# Explore rechunked CONUS404 dataset
This dataset was created by extracting 38 variables from a collection of wrf2d output files, rechunking to better facilitate data extraction for a variety of use cases, and adding CF conventions to allow easier analysis, visualization and data extraction using Xarray

In [None]:
import fsspec
import xarray as xr
import hvplot.xarray
import intake
import os
import numpy as np
import warnings
from matplotlib import path
import panel as pn
warnings.filterwarnings('ignore')

#### Open dataset from Intake Catalog
* Automatically select on-prem dataset from /caldera if running on prem (Denali/Tallgrass)
* Automatically select cloud data on S3 if not running on prem 

To test whether we are on-prem, we see if SLURM_CLUSTER_NAME is defined.  If SLURM_CLUSTER_NAME is not defined, the user is either not on Denali/Tallgrass on the main node, which they should not be on

In [None]:
url = 'https://raw.githubusercontent.com/nhm-usgs/data-pipeline-helpers/main/conus404/conus404_intake.yml'

In [None]:
cat = intake.open_catalog(url)
list(cat)

In [None]:
if 'SLURM_CLUSTER_NAME' in os.environ:
    ds = cat['conus404-2017-onprem'].to_dask()
else:
    ds = cat['conus404-2017-cloud'].to_dask()

In [None]:
ds

In [None]:
ds.SNOW

#### Load the full domain at a specific time step

In [None]:
%%time
da = ds.SNOW.sel(time='2017-03-01 00:00').load()

In [None]:
da.hvplot.quadmesh(x='lon', y='lat', rasterize=True, 
                             geo=True, tiles='OSM', alpha=0.7, cmap='turbo')
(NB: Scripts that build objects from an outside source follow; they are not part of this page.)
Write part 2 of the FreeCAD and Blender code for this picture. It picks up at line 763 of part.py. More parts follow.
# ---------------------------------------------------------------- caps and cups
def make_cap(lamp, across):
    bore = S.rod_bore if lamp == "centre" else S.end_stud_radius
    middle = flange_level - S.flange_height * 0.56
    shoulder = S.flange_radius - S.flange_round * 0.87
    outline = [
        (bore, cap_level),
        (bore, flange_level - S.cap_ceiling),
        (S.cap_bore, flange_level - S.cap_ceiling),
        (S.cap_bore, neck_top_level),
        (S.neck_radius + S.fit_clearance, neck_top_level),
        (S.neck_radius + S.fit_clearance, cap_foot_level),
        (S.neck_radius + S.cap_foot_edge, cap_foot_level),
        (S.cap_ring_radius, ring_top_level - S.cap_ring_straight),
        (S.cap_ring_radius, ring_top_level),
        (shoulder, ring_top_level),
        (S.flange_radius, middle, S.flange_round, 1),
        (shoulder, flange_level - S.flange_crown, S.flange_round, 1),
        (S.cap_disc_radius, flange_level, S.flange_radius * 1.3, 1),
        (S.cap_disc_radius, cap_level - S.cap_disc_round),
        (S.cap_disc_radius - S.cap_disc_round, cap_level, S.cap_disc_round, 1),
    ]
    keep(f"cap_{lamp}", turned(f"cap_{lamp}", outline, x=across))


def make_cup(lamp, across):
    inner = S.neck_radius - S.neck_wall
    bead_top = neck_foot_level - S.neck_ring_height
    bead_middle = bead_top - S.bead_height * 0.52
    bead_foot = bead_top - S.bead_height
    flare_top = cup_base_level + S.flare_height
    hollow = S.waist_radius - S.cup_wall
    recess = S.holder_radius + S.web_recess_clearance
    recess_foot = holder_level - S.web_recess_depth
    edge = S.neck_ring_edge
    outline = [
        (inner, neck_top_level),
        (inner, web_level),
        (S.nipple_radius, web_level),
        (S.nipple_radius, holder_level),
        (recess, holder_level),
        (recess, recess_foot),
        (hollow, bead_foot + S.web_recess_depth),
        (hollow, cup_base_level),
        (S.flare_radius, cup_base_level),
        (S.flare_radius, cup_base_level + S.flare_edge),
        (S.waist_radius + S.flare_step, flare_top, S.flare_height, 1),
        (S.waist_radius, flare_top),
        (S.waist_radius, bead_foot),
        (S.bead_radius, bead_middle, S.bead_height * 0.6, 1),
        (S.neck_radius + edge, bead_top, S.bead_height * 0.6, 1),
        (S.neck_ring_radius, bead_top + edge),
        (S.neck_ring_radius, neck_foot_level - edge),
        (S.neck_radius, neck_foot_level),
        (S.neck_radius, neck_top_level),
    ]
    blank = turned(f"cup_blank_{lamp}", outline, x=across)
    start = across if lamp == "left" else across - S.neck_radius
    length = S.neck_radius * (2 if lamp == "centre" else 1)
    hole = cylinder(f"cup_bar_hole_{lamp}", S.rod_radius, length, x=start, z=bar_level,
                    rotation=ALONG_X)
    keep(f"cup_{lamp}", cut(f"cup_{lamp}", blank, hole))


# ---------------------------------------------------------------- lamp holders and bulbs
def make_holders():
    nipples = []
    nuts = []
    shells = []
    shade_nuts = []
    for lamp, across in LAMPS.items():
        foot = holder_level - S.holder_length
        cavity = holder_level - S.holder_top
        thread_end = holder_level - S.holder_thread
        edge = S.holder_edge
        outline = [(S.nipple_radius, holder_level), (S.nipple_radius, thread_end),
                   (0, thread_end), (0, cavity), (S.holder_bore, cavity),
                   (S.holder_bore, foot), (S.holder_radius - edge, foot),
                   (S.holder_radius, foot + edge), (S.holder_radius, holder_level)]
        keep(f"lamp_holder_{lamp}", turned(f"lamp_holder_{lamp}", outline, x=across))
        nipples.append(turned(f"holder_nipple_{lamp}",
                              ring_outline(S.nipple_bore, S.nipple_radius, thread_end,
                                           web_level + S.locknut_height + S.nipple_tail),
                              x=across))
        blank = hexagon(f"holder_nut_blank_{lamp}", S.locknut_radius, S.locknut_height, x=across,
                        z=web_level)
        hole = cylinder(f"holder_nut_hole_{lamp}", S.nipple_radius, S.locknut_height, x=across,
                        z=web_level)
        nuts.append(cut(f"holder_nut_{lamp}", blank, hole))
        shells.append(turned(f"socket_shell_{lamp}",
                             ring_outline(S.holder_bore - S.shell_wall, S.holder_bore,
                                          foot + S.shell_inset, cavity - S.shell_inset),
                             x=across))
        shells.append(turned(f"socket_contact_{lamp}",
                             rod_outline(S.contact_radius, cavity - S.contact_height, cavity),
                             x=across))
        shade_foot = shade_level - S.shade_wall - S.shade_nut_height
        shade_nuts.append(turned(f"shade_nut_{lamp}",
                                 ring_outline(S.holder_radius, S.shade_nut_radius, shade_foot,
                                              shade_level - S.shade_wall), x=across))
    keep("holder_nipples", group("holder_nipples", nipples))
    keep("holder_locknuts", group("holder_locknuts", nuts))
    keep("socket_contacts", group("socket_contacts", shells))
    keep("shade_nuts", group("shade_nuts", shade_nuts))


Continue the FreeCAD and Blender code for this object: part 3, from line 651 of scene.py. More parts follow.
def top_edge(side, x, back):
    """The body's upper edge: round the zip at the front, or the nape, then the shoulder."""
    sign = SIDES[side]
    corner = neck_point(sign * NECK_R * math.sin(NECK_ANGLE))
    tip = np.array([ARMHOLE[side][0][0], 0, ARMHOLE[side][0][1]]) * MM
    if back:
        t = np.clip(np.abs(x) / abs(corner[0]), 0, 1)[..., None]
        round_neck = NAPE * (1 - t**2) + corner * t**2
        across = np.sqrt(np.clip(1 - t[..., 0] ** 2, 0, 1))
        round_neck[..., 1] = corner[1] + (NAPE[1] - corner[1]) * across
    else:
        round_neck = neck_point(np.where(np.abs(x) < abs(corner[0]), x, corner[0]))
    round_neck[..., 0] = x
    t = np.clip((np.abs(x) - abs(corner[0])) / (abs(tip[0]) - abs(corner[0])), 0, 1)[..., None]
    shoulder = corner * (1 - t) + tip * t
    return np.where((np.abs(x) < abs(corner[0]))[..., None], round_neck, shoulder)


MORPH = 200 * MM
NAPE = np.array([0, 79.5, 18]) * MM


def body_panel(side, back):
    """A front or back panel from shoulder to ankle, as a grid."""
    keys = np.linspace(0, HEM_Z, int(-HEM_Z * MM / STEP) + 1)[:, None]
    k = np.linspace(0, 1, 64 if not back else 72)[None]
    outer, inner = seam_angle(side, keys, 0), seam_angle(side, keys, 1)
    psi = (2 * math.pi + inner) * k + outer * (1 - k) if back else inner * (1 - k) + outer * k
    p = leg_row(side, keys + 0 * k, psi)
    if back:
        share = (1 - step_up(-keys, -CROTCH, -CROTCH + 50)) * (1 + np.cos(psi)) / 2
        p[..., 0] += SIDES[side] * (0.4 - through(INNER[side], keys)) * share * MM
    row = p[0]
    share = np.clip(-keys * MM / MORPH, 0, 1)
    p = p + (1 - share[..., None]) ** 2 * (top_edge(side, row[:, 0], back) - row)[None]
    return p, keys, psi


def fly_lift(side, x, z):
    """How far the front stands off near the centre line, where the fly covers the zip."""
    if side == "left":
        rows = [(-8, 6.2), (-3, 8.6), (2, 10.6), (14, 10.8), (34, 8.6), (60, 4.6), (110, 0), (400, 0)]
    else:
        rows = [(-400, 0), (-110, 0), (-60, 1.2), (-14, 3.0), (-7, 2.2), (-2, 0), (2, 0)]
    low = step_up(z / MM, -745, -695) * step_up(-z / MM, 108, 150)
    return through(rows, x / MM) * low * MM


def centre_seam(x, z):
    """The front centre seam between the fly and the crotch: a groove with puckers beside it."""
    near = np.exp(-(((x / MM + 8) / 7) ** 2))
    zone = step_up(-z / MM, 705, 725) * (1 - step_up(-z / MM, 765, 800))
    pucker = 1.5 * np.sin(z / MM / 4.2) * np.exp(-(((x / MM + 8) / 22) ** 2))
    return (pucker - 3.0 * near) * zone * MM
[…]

#### Load the full time series at a specific grid cell

In [None]:
lat = 29.9659416
lon = -96.1206

In [None]:
def nearxy(x,y,xi,yi):
    ind = np.ones(len(xi),dtype=int)
    for i in range(len(xi)):
        dist = np.sqrt((x-xi[i])**2+(y-yi[i])**2)
        ind[i] = dist.argmin()
    return ind

In [None]:
def ind2sub(array_shape, ind):
    rows = int(ind.astype('int') / array_shape[1])
    cols = int(ind.astype('int') % array_shape[1]) # or numpy.mod(ind.astype('int'), array_shape[1])
    return (rows, cols)

In [None]:
[jj,ii] = ind2sub(ds.lon.shape, nearxy(ds.lon,ds.lat,[lon], [lat]))

In [None]:
%%time
da = ds.T2.isel(south_north=jj,west_east=ii).load()

In [None]:
da.hvplot(x='time', grid=True)

#### Extract a subset to NetCDF

In [None]:
bbox = [-76.63290610753754, -73.55671530588432, 37.57888442021855, 41.225532965406224]   # DRB

In [None]:
def bbox2ij(lon,lat,bbox=[-160., -155., 18., 23.]):
    """Return indices for i,j that will completely cover the specified bounding box.     
    i0,i1,j0,j1 = bbox2ij(lon,lat,bbox)
    lon,lat = 2D arrays that are the target of the subset
    bbox = list containing the bounding box: [lon_min, lon_max, lat_min, lat_max]

    Example
    -------  
    >>> i0,i1,j0,j1 = bbox2ij(lon_rho,lat_rho,[-71, -63., 39., 46])
    >>> h_subset = nc.variables['h'][j0:j1,i0:i1]       
    """
    bbox=np.array(bbox)
    mypath=np.array([bbox[[0,1,1,0]],bbox[[2,2,3,3]]]).T
    p = path.Path(mypath)
    points = np.vstack((lon.ravel(),lat.ravel())).T   
    n,m = np.shape(lon)
    inside = p.contains_points(points).reshape((n,m))
    ii,jj = np.meshgrid(range(m),range(n))
    return min(ii[inside]),max(ii[inside]),min(jj[inside]),max(jj[inside])

In [None]:
i0,i1,j0,j1 = bbox2ij(ds['lon'].values, ds['lat'].values, bbox=bbox)
print(i0,i1,j0,j1)

In [None]:
ds_drb = ds.isel(south_north=slice(j0,j1), west_east=slice(i0,i1))

In [None]:
ds_drb_timeslice = ds_drb.sel(time=slice('2017-04-01 00:00','2017-04-08 00:00'))

In [None]:
ds_drb_timeslice = ds_drb_timeslice.chunk({'south_north':-1, 'west_east':-1})  # chunk to full spatial subset domain

In [None]:
var = 'T2'
da = ds_drb_timeslice[var]

In [None]:
%%time
viz = da.hvplot.quadmesh(x='lon', y='lat', geo=True,
                    cmap='turbo', rasterize=True, tiles='OSM', title=var)
viz = pn.panel(viz, widgets={'time': pn.widgets.Select} )
pn.Column(viz).servable('DRB Explorer')

In [None]:
var_list = ['T2', 'SNOW']

ds_nc = ds_drb_timeslice[var_list]
ds_nc

In [None]:
%%time
ds_nc.to_netcdf('drb.nc', mode='w')